----- Data block

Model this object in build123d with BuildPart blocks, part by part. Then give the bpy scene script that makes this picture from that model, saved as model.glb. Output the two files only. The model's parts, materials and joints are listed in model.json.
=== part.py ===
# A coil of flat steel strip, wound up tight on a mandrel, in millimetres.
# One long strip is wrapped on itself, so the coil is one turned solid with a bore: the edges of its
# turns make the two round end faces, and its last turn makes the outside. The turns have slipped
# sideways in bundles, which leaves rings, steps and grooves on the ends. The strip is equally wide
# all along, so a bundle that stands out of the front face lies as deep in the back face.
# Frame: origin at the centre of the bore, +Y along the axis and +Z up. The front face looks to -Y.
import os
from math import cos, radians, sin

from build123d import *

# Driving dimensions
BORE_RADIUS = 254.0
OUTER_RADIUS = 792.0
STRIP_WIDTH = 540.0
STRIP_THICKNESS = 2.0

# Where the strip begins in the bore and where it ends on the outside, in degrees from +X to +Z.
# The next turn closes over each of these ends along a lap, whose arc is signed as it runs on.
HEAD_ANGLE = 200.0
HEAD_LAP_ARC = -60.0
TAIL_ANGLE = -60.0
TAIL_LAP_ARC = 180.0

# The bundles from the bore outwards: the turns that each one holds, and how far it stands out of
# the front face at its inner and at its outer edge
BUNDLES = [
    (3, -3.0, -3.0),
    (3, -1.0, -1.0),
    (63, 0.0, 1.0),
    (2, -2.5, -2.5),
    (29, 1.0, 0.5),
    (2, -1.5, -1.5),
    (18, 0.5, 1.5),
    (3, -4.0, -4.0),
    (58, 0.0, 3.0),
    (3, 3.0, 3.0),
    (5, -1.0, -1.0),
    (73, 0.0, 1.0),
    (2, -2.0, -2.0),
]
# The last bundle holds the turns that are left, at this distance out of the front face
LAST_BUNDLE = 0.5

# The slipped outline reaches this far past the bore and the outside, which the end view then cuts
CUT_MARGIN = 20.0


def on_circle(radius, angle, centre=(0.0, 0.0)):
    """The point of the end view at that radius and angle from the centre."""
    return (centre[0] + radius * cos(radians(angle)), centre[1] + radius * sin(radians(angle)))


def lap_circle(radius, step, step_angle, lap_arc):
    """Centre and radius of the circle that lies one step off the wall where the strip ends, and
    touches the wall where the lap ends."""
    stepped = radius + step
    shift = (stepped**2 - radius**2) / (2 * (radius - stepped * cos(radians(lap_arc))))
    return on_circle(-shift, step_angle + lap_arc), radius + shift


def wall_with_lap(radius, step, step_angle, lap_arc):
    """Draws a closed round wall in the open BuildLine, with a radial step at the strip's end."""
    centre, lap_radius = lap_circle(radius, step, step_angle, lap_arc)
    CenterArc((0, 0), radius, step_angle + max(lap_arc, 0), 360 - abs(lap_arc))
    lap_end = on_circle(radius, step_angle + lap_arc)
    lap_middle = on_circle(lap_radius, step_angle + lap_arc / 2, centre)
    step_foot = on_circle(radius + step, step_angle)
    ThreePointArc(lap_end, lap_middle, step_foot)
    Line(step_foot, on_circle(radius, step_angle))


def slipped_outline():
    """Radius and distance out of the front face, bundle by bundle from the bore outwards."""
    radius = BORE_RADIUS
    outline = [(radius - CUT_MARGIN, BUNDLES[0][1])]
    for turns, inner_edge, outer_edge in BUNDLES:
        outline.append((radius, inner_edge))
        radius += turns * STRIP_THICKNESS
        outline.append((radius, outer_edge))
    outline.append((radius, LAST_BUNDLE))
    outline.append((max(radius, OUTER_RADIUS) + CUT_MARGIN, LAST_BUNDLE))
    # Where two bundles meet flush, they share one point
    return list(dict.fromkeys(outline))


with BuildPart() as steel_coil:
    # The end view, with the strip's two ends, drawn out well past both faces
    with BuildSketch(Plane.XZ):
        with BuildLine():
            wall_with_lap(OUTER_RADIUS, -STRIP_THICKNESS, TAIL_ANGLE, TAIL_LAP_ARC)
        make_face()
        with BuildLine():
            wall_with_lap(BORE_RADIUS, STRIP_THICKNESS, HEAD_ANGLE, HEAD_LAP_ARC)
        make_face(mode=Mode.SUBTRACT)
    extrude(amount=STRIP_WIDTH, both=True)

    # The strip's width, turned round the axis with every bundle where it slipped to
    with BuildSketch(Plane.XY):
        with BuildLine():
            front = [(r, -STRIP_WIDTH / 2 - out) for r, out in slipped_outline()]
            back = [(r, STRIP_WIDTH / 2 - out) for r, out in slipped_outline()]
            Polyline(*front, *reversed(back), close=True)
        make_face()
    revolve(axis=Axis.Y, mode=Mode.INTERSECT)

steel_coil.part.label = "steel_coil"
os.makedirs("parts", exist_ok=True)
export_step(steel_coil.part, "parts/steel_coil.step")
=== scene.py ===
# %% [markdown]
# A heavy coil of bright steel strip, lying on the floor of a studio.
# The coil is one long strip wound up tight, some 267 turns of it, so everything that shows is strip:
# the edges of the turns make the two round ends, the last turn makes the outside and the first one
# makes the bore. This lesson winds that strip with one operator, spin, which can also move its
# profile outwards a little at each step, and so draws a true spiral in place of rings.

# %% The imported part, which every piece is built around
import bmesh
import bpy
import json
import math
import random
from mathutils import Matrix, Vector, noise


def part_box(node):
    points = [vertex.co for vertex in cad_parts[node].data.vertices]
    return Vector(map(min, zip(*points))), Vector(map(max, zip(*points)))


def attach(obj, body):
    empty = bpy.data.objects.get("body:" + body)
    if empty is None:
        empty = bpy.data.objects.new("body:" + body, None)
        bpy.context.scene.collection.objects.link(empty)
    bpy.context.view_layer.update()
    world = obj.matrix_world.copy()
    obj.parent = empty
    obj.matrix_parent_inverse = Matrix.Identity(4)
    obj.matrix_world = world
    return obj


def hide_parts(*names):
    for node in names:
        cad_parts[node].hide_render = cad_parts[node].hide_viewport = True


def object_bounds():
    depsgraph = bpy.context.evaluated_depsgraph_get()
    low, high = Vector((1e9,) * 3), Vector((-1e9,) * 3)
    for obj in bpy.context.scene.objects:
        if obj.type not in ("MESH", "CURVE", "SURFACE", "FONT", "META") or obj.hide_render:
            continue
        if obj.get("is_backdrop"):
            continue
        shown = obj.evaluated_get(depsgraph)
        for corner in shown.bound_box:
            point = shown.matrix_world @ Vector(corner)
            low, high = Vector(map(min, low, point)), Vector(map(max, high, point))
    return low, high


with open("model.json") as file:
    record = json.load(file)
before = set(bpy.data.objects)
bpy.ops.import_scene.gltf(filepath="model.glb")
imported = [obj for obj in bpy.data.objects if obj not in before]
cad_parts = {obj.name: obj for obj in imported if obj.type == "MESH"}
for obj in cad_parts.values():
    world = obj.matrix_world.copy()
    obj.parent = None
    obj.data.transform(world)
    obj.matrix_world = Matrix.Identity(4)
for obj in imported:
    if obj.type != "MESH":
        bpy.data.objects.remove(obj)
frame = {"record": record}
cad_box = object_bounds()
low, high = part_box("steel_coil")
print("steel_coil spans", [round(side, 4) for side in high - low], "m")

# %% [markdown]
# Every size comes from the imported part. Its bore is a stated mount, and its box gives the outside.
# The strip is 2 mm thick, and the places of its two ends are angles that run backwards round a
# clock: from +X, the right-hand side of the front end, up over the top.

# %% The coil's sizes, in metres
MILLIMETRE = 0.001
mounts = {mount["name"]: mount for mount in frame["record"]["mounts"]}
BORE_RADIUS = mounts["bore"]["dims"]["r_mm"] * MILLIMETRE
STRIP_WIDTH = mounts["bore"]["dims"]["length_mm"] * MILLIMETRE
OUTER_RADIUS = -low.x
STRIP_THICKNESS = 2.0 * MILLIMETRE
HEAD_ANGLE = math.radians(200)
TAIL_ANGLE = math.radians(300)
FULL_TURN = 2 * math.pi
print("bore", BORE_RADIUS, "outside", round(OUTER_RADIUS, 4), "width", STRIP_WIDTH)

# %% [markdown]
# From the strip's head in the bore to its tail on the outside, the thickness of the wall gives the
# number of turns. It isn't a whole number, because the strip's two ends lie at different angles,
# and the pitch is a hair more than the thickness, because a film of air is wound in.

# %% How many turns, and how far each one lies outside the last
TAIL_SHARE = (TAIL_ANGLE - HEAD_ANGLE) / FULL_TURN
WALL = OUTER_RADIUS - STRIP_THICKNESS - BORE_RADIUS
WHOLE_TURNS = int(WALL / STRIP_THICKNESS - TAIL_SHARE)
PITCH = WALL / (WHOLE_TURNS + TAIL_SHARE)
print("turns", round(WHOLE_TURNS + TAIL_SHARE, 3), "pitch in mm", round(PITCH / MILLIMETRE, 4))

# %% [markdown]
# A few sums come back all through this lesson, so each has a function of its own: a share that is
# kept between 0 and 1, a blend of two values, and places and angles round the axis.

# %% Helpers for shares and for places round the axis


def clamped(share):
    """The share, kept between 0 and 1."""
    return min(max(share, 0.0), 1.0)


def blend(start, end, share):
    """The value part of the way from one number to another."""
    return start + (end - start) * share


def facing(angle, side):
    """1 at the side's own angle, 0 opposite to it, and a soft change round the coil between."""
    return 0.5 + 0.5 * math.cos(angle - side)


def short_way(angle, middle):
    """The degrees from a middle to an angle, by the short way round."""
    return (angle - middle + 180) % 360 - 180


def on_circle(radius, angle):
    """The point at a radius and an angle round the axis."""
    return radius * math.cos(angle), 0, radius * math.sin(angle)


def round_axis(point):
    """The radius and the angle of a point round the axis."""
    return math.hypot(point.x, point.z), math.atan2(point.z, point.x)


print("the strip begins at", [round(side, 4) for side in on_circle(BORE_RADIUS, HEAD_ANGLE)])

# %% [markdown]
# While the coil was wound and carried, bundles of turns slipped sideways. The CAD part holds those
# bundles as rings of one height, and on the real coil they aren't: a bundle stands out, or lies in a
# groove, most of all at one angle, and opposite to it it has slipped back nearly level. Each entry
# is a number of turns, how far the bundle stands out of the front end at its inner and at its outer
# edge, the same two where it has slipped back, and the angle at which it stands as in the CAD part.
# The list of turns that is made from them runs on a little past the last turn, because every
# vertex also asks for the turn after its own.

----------

-- Requirements --
Return exactly the lines above from the line that has "# The strip's" through the line that has "obj.parent = empty", inclusive, and nothing else.

-- In response --
    # The strip's width, turned round the axis with every bundle where it slipped to
    with BuildSketch(Plane.XY):
        with BuildLine():
            front = [(r, -STRIP_WIDTH / 2 - out) for r, out in slipped_outline()]
            back = [(r, STRIP_WIDTH / 2 - out) for r, out in slipped_outline()]
            Polyline(*front, *reversed(back), close=True)
        make_face()
    revolve(axis=Axis.Y, mode=Mode.INTERSECT)

steel_coil.part.label = "steel_coil"
os.makedirs("parts", exist_ok=True)
export_step(steel_coil.part, "parts/steel_coil.step")
=== scene.py ===
# %% [markdown]
# A heavy coil of bright steel strip, lying on the floor of a studio.
# The coil is one long strip wound up tight, some 267 turns of it, so everything that shows is strip:
# the edges of the turns make the two round ends, the last turn makes the outside and the first one
# makes the bore. This lesson winds that strip with one operator, spin, which can also move its
# profile outwards a little at each step, and so draws a true spiral in place of rings.

# %% The imported part, which every piece is built around
import bmesh
import bpy
import json
import math
import random
from mathutils import Matrix, Vector, noise


def part_box(node):
    points = [vertex.co for vertex in cad_parts[node].data.vertices]
    return Vector(map(min, zip(*points))), Vector(map(max, zip(*points)))


def attach(obj, body):
    empty = bpy.data.objects.get("body:" + body)
    if empty is None:
        empty = bpy.data.objects.new("body:" + body, None)
        bpy.context.scene.collection.objects.link(empty)
    bpy.context.view_layer.update()
    world = obj.matrix_world.copy()
    obj.parent = empty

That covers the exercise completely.